### Set exercise
Extract all lines containing "code".

### Data to process
····················

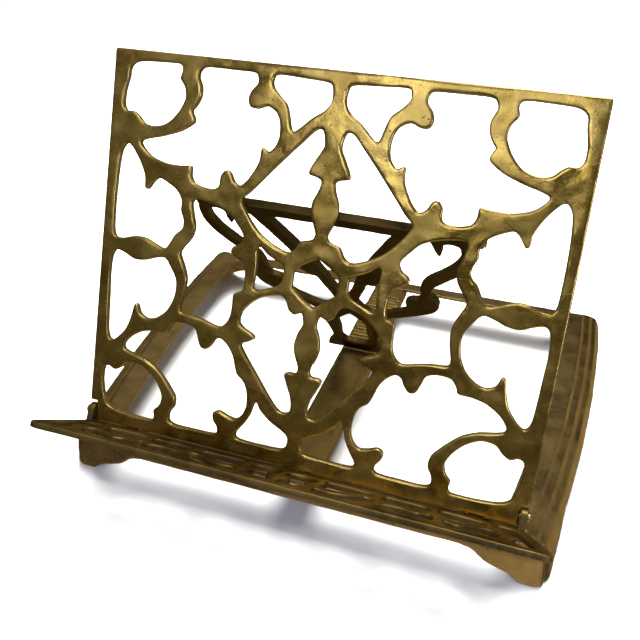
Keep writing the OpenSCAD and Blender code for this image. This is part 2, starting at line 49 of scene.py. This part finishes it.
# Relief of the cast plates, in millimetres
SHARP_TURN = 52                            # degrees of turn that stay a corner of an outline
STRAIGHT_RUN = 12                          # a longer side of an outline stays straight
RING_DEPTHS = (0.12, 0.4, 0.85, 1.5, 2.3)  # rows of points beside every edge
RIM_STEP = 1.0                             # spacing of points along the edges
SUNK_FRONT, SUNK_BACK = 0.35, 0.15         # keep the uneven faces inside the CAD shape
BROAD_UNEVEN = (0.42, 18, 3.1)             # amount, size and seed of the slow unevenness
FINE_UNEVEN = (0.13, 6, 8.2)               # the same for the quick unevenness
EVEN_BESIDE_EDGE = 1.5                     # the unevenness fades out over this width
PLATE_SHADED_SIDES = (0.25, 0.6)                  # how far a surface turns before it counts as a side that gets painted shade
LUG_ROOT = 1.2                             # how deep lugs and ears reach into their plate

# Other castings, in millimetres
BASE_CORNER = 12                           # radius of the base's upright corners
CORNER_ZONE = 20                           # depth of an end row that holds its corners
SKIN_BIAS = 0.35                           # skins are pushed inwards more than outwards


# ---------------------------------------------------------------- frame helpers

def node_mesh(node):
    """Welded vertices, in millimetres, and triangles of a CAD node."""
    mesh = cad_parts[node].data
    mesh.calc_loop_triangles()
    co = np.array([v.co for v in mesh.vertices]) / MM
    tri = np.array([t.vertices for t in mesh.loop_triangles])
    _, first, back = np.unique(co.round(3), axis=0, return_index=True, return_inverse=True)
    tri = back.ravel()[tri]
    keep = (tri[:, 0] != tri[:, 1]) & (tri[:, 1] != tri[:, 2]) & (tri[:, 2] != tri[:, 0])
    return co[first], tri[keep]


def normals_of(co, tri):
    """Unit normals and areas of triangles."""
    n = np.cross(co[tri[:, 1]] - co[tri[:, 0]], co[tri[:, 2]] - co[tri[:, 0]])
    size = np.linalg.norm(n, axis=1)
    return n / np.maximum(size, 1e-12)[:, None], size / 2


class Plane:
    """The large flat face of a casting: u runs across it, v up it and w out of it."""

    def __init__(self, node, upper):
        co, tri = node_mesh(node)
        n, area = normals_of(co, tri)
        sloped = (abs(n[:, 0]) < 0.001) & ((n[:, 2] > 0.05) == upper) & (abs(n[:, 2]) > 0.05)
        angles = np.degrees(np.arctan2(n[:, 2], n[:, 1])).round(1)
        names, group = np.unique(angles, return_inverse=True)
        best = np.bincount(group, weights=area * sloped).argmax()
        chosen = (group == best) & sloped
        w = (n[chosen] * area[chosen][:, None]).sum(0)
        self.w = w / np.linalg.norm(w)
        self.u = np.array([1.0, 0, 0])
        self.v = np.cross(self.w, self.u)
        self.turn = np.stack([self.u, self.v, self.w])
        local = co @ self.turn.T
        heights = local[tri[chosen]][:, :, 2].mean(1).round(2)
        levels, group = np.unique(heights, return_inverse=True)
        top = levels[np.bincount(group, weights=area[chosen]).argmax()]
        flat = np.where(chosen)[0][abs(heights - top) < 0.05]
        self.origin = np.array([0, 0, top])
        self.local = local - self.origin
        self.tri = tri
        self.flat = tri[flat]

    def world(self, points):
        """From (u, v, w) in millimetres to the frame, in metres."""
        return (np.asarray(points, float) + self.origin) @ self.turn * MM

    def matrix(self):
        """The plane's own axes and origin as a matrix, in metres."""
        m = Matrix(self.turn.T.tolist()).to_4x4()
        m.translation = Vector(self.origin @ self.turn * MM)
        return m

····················

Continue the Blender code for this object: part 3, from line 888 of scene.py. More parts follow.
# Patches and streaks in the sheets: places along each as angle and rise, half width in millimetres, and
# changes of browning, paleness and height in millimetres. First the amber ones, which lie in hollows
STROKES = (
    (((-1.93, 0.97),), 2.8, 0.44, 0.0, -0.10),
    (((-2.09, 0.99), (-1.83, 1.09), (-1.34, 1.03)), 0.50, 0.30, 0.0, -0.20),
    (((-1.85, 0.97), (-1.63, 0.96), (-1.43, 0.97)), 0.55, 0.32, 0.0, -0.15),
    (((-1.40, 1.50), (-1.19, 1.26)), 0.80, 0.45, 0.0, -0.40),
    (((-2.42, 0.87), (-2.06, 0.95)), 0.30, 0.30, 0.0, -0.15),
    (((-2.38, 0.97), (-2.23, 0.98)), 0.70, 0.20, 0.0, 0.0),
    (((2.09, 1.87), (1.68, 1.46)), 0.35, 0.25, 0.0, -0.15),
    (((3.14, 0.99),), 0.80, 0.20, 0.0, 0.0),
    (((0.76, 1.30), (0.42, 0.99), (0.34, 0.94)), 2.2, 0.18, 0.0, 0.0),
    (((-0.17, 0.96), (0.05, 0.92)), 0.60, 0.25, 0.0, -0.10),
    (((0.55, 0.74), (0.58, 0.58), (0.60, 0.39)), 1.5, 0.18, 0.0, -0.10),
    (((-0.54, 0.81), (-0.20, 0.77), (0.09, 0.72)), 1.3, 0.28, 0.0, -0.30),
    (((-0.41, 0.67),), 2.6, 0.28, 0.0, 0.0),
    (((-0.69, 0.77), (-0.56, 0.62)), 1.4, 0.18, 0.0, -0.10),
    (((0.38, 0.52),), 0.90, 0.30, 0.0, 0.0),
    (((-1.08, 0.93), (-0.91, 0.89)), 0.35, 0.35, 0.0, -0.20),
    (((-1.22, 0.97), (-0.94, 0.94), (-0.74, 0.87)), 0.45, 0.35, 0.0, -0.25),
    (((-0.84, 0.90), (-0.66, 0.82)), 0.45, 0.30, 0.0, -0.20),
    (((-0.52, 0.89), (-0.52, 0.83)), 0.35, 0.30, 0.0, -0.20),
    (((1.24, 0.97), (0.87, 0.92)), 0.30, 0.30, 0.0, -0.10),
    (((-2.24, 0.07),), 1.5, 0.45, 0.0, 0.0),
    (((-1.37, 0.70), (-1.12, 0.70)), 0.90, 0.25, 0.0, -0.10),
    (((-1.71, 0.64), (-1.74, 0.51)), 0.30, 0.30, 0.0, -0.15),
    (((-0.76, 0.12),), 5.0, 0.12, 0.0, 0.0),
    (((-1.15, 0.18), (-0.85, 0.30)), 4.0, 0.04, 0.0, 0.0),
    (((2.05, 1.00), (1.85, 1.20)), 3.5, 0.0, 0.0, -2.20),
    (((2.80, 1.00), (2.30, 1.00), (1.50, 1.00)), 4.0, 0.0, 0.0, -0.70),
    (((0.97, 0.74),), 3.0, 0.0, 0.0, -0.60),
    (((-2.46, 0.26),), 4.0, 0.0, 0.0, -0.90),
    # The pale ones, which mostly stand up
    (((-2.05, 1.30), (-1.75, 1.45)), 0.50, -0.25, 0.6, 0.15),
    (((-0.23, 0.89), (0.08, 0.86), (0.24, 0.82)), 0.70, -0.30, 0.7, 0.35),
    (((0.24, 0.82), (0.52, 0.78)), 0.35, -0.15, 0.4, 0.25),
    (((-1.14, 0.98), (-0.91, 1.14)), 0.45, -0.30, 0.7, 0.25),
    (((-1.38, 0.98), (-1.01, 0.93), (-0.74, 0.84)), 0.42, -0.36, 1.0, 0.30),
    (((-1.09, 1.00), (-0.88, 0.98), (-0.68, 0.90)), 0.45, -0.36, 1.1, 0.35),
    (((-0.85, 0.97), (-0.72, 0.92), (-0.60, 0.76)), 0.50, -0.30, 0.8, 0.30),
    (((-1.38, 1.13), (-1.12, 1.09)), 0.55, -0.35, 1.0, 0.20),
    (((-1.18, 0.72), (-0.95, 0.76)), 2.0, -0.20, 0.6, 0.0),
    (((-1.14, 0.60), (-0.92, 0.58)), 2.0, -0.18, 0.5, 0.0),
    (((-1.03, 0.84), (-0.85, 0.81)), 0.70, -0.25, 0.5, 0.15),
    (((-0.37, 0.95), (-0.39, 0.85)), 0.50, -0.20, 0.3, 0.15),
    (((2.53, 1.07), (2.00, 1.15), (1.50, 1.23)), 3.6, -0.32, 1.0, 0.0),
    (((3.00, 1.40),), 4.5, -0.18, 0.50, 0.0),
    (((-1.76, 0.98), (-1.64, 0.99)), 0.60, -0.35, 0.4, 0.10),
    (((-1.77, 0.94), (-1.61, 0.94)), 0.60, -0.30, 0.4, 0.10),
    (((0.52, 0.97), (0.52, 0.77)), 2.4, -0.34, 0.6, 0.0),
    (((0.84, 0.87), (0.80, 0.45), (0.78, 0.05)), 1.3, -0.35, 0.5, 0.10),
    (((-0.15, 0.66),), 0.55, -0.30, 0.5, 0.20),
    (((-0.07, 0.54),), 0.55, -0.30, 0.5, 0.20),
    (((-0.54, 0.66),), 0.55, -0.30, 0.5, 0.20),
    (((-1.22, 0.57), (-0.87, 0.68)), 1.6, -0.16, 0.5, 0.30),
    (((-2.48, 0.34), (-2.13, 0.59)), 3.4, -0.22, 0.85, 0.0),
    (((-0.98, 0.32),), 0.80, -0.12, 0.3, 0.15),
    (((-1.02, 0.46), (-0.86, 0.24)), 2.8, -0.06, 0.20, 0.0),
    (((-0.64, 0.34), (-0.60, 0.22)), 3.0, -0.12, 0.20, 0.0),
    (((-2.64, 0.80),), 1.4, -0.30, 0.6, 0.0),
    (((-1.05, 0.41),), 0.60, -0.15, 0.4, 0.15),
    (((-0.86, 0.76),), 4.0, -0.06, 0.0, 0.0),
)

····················

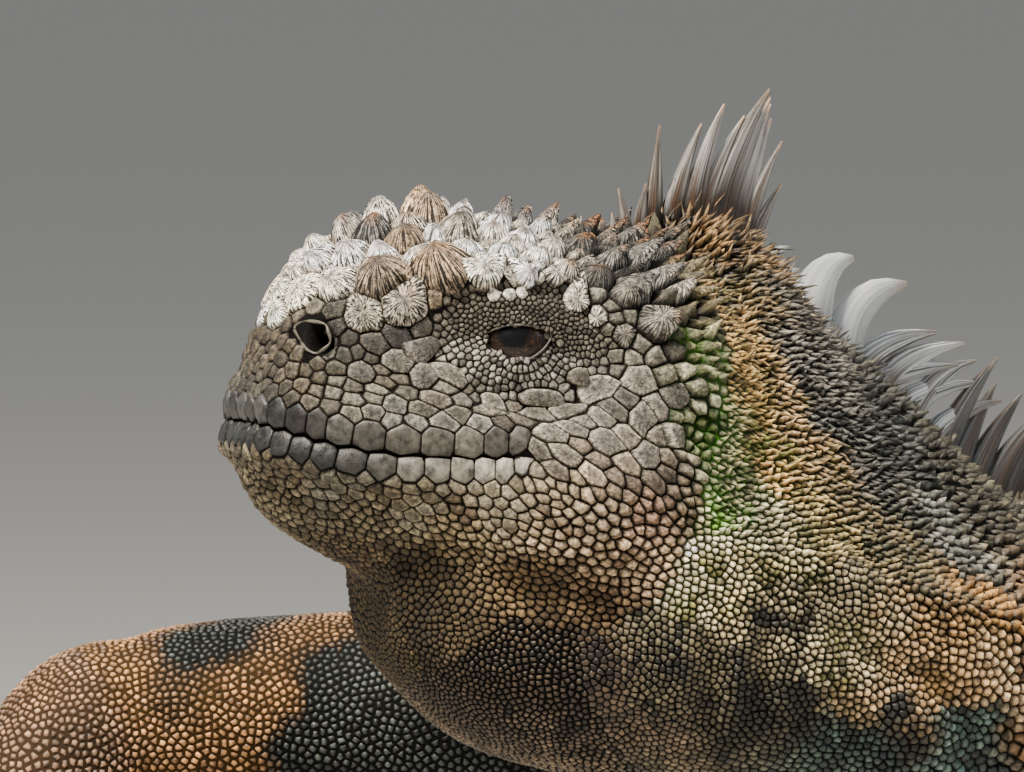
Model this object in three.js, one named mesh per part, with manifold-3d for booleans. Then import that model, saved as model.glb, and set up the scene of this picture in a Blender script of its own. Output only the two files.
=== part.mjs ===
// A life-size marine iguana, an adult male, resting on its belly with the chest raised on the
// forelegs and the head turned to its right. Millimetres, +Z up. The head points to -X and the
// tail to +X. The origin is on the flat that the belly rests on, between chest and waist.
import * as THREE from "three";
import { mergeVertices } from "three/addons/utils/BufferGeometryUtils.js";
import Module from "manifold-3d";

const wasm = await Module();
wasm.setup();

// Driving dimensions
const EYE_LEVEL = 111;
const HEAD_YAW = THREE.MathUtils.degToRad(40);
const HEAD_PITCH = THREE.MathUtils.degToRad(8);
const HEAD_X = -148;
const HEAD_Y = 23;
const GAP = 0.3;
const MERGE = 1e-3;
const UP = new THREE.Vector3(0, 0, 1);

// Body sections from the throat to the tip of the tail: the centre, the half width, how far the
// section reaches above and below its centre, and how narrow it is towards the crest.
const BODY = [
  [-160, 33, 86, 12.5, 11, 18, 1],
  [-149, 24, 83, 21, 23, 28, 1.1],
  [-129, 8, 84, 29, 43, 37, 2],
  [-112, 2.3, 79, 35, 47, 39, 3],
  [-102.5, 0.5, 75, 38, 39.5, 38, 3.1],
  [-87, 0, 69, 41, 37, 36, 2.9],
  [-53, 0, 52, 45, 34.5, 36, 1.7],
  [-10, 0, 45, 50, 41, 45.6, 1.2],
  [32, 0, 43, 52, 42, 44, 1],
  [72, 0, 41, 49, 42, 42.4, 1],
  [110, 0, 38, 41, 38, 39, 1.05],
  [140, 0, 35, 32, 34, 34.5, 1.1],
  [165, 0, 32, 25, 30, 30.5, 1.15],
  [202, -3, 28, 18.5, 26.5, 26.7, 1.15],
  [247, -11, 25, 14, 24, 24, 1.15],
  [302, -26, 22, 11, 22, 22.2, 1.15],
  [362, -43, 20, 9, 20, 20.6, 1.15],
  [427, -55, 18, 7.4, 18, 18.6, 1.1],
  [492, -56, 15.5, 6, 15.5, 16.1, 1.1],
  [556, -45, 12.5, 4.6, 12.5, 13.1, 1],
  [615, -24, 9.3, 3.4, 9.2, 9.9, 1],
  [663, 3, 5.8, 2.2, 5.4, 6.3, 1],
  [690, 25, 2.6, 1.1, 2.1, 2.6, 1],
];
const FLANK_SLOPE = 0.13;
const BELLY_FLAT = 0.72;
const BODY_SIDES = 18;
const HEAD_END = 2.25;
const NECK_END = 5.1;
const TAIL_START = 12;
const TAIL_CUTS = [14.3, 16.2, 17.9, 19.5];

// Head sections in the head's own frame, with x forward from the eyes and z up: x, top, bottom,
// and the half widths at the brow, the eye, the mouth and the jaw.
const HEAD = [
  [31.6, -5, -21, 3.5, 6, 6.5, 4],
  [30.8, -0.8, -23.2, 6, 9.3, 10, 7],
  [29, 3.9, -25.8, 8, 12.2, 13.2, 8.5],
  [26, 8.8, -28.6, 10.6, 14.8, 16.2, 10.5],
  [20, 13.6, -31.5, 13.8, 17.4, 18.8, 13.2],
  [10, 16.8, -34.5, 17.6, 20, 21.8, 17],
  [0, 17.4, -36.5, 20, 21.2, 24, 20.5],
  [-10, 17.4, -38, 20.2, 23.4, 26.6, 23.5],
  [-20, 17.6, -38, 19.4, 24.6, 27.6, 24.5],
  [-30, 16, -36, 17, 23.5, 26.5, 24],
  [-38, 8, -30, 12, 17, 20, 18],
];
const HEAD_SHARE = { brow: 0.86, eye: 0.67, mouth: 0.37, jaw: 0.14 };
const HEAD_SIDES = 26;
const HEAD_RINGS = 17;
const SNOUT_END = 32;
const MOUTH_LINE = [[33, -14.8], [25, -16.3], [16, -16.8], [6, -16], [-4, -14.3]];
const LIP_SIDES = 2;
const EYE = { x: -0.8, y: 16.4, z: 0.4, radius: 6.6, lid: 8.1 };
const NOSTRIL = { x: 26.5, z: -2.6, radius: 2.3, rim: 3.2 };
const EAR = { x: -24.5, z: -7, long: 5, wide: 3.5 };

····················

### Result
Keep writing the OpenSCAD and Blender code for this image. This is part 2, starting at line 49 of scene.py. This part finishes it.
Continue the Blender code for this object: part 3, from line 888 of scene.py. More parts follow.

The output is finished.